» **Work to be completed**
All material below is to be reproduced exactly.

» **Raw data**
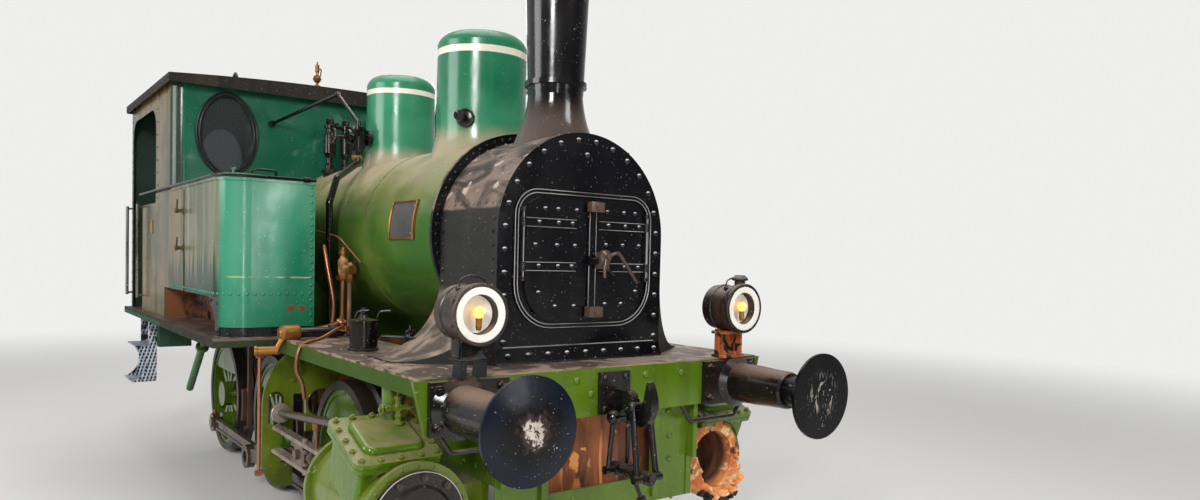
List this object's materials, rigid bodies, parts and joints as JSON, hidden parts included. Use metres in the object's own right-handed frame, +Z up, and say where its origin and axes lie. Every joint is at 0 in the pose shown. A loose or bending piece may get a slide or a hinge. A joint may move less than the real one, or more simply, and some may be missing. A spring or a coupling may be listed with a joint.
{
  "type": "steam tank locomotive",
  "caption": "Small six-coupled steam tank locomotive with side tanks, closed cab, tall chimney, two domes, outside cylinders and side buffers.",
  "frame": {"origin": "under the middle of the engine at the tips of the wheel flanges, centre of the box's base", "axes": "+Z up, the front of the engine looks along -Y, +X is the engine's left-hand side"},
  "size_m": [2.9, 6.74, 3.828],
  "materials": {
    "black_paint": "gloss",
    "boiler_green": "dusty gloss",
    "brass": "tarnished",
    "dusty_black": "dusty matt",
    "dusty_deck": "dusty matt",
    "olive_green": "gloss",
    "pane": "dusty",
    "rusty_iron": "rusty",
    "tank_green": "worn gloss",
    "tyre_steel": "worn",
    "worked_steel": "oiled"
  },
  "bodies": {
    "chassis": {"ashpan": "dusty_black", "axleboxes": "olive_green", "boiler_barrel": "boiler_green", "boiler_fittings": "worked_steel", "brakes": "black_paint", "buffer_heads": "black_paint", "buffer_housings": "black_paint", "cab_back": "tank_green", "cab_controls": "black_paint", "cab_front": "tank_green", "cab_platform": "dusty_deck", "cab_roof": "dusty_black", "cab_sides": "tank_green", "cab_steps": "black_paint", "chimney": "black_paint", "connecting_rods": "worked_steel", "crossheads": "worked_steel", "cylinder_covers": "black_paint", "cylinder_left": "rusty_iron", "cylinder_right": "olive_green", "door_brackets": "black_paint", "drawhooks": "black_paint", "firebox": "boiler_green", "frame_stretchers": "olive_green", "front_buffer_beam": "olive_green", "front_dome": "tank_green", "front_platform": "dusty_deck", "handrails": "worked_steel", "lamp_brackets": "black_paint", "lamps": "dusty_black", "main_frames": "olive_green", "motion_plates": "olive_green", "number_plate": "brass", "rear_buffer_beam": "olive_green", "rear_dome": "tank_green", "safety_valves": "black_paint", "screw_couplings": "black_paint", "slide_bars": "worked_steel", "smokebox": "black_paint", "smokebox_ring": "black_paint", "smokebox_saddle": "dusty_black", "springs": "black_paint", "tank_left": "tank_green", "tank_right": "tank_green", "valve_chests": "olive_green", "whistle": "brass", "window_glass": "pane", "window_rims": "dusty_black"},
    "wheels_front": {"wheels_front": "olive_green", "tyres_front": "tyre_steel"},
    "wheels_middle": {"wheels_middle": "olive_green", "tyres_middle": "tyre_steel"},
    "wheels_rear": {"wheels_rear": "olive_green", "tyres_rear": "tyre_steel"},
    "coupling_rod_right": {"coupling_rod_right": "worked_steel"},
    "coupling_rod_left": {"coupling_rod_left": "worked_steel"},
    "smokebox_door_right": {"smokebox_door_right": "black_paint"},
    "smokebox_door_left": {"smokebox_door_left": "black_paint"},
    "tank_lid_right": {"tank_lid_right": "tank_green"},
    "tank_lid_left": {"tank_lid_left": "tank_green"}
  },
  "joints": [
    {"name": "middle_wheels_spin", "type": "hinge", "parent": "chassis", "child": "wheels_middle", "pos_m": [0, 0.23, 0.508], "axis": [1, 0, 0], "continuous": true},
    {"name": "front_wheels_spin", "type": "hinge", "parent": "chassis", "child": "wheels_front", "pos_m": [0, -1.18, 0.508], "axis": [1, 0, 0], "continuous": true},
    {"name": "rear_wheels_spin", "type": "hinge", "parent": "chassis", "child": "wheels_rear", "pos_m": [0, 1.63, 0.508], "axis": [1, 0, 0], "continuous": true},
    {"name": "coupling_rod_right_pin", "type": "hinge", "parent": "wheels_middle", "child": "coupling_rod_right", "pos_m": [-0.885, 0.23, 0.268], "axis": [1, 0, 0], "continuous": true},
    {"name": "coupling_rod_left_pin", "type": "hinge", "parent": "wheels_middle", "child": "coupling_rod_left", "pos_m": [0.885, -0.01, 0.508], "axis": [1, 0, 0], "continuous": true},
    {"name": "smokebox_door_right_hinge", "type": "hinge", "parent": "chassis", "child": "smokebox_door_right", "pos_m": [-0.402, -2.507, 1.743], "axis": [0, 0, -1], "range_deg": [0, 120]},
    {"name": "smokebox_door_left_hinge", "type": "hinge", "parent": "chassis", "child": "smokebox_door_left", "pos_m": [0.402, -2.507, 1.743], "axis": [0, 0, 1], "range_deg": [0, 120]},
    {"name": "tank_lid_right_hinge", "type": "hinge", "parent": "chassis", "child": "tank_lid_right", "pos_m": [-0.911, -0.02, 2.262], "axis": [0, 1, 0], "range_deg": [0, 110]},
    {"name": "tank_lid_left_hinge", "type": "hinge", "parent": "chassis", "child": "tank_lid_left", "pos_m": [0.911, -0.02, 2.262], "axis": [0, -1, 0], "range_deg": [0, 110]}
  ],
  "couplings": [
    {"joint": "front_wheels_spin", "follows": "middle_wheels_spin", "ratio": 1},
    {"joint": "rear_wheels_spin", "follows": "middle_wheels_spin", "ratio": 1},
    {"joint": "coupling_rod_right_pin", "follows": "middle_wheels_spin", "ratio": -1},
    {"joint": "coupling_rod_left_pin", "follows": "middle_wheels_spin", "ratio": -1}
  ]
}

» **Solution below**
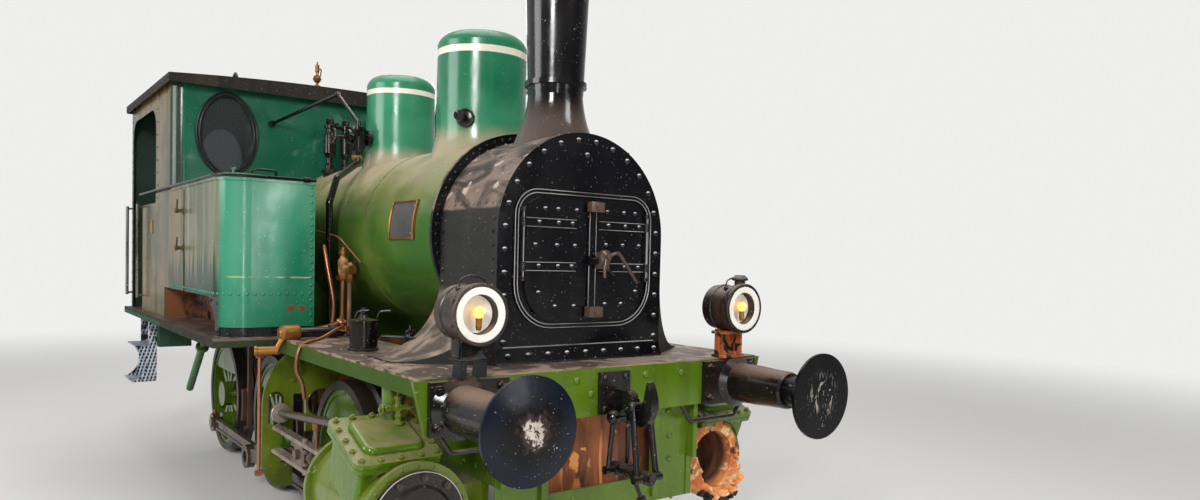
List this object's materials, rigid bodies, parts and joints as JSON, hidden parts included. Use metres in the object's own right-handed frame, +Z up, and say where its origin and axes lie. Every joint is at 0 in the pose shown. A loose or bending piece may get a slide or a hinge. A joint may move less than the real one, or more simply, and some may be missing. A spring or a coupling may be listed with a joint.
{
  "type": "steam tank locomotive",
  "caption": "Small six-coupled steam tank locomotive with side tanks, closed cab, tall chimney, two domes, outside cylinders and side buffers.",
  "frame": {"origin": "under the middle of the engine at the tips of the wheel flanges, centre of the box's base", "axes": "+Z up, the front of the engine looks along -Y, +X is the engine's left-hand side"},
  "size_m": [2.9, 6.74, 3.828],
  "materials": {
    "black_paint": "gloss",
    "boiler_green": "dusty gloss",
    "brass": "tarnished",
    "dusty_black": "dusty matt",
    "dusty_deck": "dusty matt",
    "olive_green": "gloss",
    "pane": "dusty",
    "rusty_iron": "rusty",
    "tank_green": "worn gloss",
    "tyre_steel": "worn",
    "worked_steel": "oiled"
  },
  "bodies": {
    "chassis": {"ashpan": "dusty_black", "axleboxes": "olive_green", "boiler_barrel": "boiler_green", "boiler_fittings": "worked_steel", "brakes": "black_paint", "buffer_heads": "black_paint", "buffer_housings": "black_paint", "cab_back": "tank_green", "cab_controls": "black_paint", "cab_front": "tank_green", "cab_platform": "dusty_deck", "cab_roof": "dusty_black", "cab_sides": "tank_green", "cab_steps": "black_paint", "chimney": "black_paint", "connecting_rods": "worked_steel", "crossheads": "worked_steel", "cylinder_covers": "black_paint", "cylinder_left": "rusty_iron", "cylinder_right": "olive_green", "door_brackets": "black_paint", "drawhooks": "black_paint", "firebox": "boiler_green", "frame_stretchers": "olive_green", "front_buffer_beam": "olive_green", "front_dome": "tank_green", "front_platform": "dusty_deck", "handrails": "worked_steel", "lamp_brackets": "black_paint", "lamps": "dusty_black", "main_frames": "olive_green", "motion_plates": "olive_green", "number_plate": "brass", "rear_buffer_beam": "olive_green", "rear_dome": "tank_green", "safety_valves": "black_paint", "screw_couplings": "black_paint", "slide_bars": "worked_steel", "smokebox": "black_paint", "smokebox_ring": "black_paint", "smokebox_saddle": "dusty_black", "springs": "black_paint", "tank_left": "tank_green", "tank_right": "tank_green", "valve_chests": "olive_green", "whistle": "brass", "window_glass": "pane", "window_rims": "dusty_black"},
    "wheels_front": {"wheels_front": "olive_green", "tyres_front": "tyre_steel"},
    "wheels_middle": {"wheels_middle": "olive_green", "tyres_middle": "tyre_steel"},
    "wheels_rear": {"wheels_rear": "olive_green", "tyres_rear": "tyre_steel"},
    "coupling_rod_right": {"coupling_rod_right": "worked_steel"},
    "coupling_rod_left": {"coupling_rod_left": "worked_steel"},
    "smokebox_door_right": {"smokebox_door_right": "black_paint"},
    "smokebox_door_left": {"smokebox_door_left": "black_paint"},
    "tank_lid_right": {"tank_lid_right": "tank_green"},
    "tank_lid_left": {"tank_lid_left": "tank_green"}
  },
  "joints": [
    {"name": "middle_wheels_spin", "type": "hinge", "parent": "chassis", "child": "wheels_middle", "pos_m": [0, 0.23, 0.508], "axis": [1, 0, 0], "continuous": true},
    {"name": "front_wheels_spin", "type": "hinge", "parent": "chassis", "child": "wheels_front", "pos_m": [0, -1.18, 0.508], "axis": [1, 0, 0], "continuous": true},
    {"name": "rear_wheels_spin", "type": "hinge", "parent": "chassis", "child": "wheels_rear", "pos_m": [0, 1.63, 0.508], "axis": [1, 0, 0], "continuous": true},
    {"name": "coupling_rod_right_pin", "type": "hinge", "parent": "wheels_middle", "child": "coupling_rod_right", "pos_m": [-0.885, 0.23, 0.268], "axis": [1, 0, 0], "continuous": true},
    {"name": "coupling_rod_left_pin", "type": "hinge", "parent": "wheels_middle", "child": "coupling_rod_left", "pos_m": [0.885, -0.01, 0.508], "axis": [1, 0, 0], "continuous": true},
    {"name": "smokebox_door_right_hinge", "type": "hinge", "parent": "chassis", "child": "smokebox_door_right", "pos_m": [-0.402, -2.507, 1.743], "axis": [0, 0, -1], "range_deg": [0, 120]},
    {"name": "smokebox_door_left_hinge", "type": "hinge", "parent": "chassis", "child": "smokebox_door_left", "pos_m": [0.402, -2.507, 1.743], "axis": [0, 0, 1], "range_deg": [0, 120]},
    {"name": "tank_lid_right_hinge", "type": "hinge", "parent": "chassis", "child": "tank_lid_right", "pos_m": [-0.911, -0.02, 2.262], "axis": [0, 1, 0], "range_deg": [0, 110]},
    {"name": "tank_lid_left_hinge", "type": "hinge", "parent": "chassis", "child": "tank_lid_left", "pos_m": [0.911, -0.02, 2.262], "axis": [0, -1, 0], "range_deg": [0, 110]}
  ],
  "couplings": [
    {"joint": "front_wheels_spin", "follows": "middle_wheels_spin", "ratio": 1},
    {"joint": "rear_wheels_spin", "follows": "middle_wheels_spin", "ratio": 1},
    {"joint": "coupling_rod_right_pin", "follows": "middle_wheels_spin", "ratio": -1},
    {"joint": "coupling_rod_left_pin", "follows": "middle_wheels_spin", "ratio": -1}
  ]
}